Pain control is essential to patient care.

Ibuprofen (Ibuprin, Motrin, Advil)

DOC for treating mild to moderate pain if no contraindications exist. Inhibits inflammatory reactions and pain by decreasing the activity of the enzyme COX and thereby inhibiting production of prostaglandins.

Acetaminophen (Tylenol, Feverall, Aspirin Free Anacin, Tempra)

DOC for treating mild pain in patients with documented hypersensitivity to aspirin or NSAIDs, those diagnosed with upper GI disease, or those who take PO anticoagulants.

Naproxen (Naprosyn, Anaprox, Naprelan)

Used for relief of mild to moderate pain. Inhibits inflammatory reactions and pain by decreasing the activity of the enzyme COX and thereby inhibiting production of prostaglandins.

Ketoprofen (Oruvail, Orudis, Actron)

Used to relieve mild to moderate pain and inflammation. Initially administer small dosages to patients with a small body size, elderly patients, and those with renal or liver disease. Doses >75 mg do not increase therapeutic effects. Administer high doses with caution, and closely observe patients for response.

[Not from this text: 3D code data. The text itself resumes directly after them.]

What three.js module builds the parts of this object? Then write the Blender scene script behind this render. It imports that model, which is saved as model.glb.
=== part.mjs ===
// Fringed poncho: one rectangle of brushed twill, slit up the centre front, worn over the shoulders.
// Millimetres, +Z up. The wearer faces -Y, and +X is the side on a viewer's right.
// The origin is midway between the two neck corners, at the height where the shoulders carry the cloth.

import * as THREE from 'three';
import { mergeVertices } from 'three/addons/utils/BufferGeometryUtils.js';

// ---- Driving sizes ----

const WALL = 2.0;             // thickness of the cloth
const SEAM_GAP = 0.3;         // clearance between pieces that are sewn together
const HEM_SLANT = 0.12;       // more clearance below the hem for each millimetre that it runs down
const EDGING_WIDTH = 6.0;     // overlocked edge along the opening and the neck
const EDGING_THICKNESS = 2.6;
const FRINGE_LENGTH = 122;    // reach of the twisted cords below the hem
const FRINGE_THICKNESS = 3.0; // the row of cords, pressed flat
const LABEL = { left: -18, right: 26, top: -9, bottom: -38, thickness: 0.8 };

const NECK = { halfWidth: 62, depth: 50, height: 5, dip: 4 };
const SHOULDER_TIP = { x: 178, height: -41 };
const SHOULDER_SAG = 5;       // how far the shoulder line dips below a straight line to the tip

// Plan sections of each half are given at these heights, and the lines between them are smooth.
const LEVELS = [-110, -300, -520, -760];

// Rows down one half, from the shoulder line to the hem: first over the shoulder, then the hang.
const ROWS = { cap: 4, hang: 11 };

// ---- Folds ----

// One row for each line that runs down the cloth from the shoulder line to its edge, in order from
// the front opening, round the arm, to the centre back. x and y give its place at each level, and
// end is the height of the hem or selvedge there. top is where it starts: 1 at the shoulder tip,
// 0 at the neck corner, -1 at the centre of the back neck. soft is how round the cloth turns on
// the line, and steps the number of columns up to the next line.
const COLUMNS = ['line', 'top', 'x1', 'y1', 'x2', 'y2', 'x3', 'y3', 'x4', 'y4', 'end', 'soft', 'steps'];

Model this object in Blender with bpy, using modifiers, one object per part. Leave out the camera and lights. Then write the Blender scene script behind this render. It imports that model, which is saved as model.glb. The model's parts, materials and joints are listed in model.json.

Codeine/acetaminophen (Tylenol with codeine #3)

Drug combination indicated for treatment of mild to moderate pain.

Oxycodone and acetaminophen (Percocet)

Drug combination indicated to relieve moderate to severe pain. DOC for aspirin-hypersensitive patients.

Hydrocodone bitartrate and acetaminophen (Vicodin, Lortab, Norcet)

Drug combination indicated to relieve moderate to severe pain.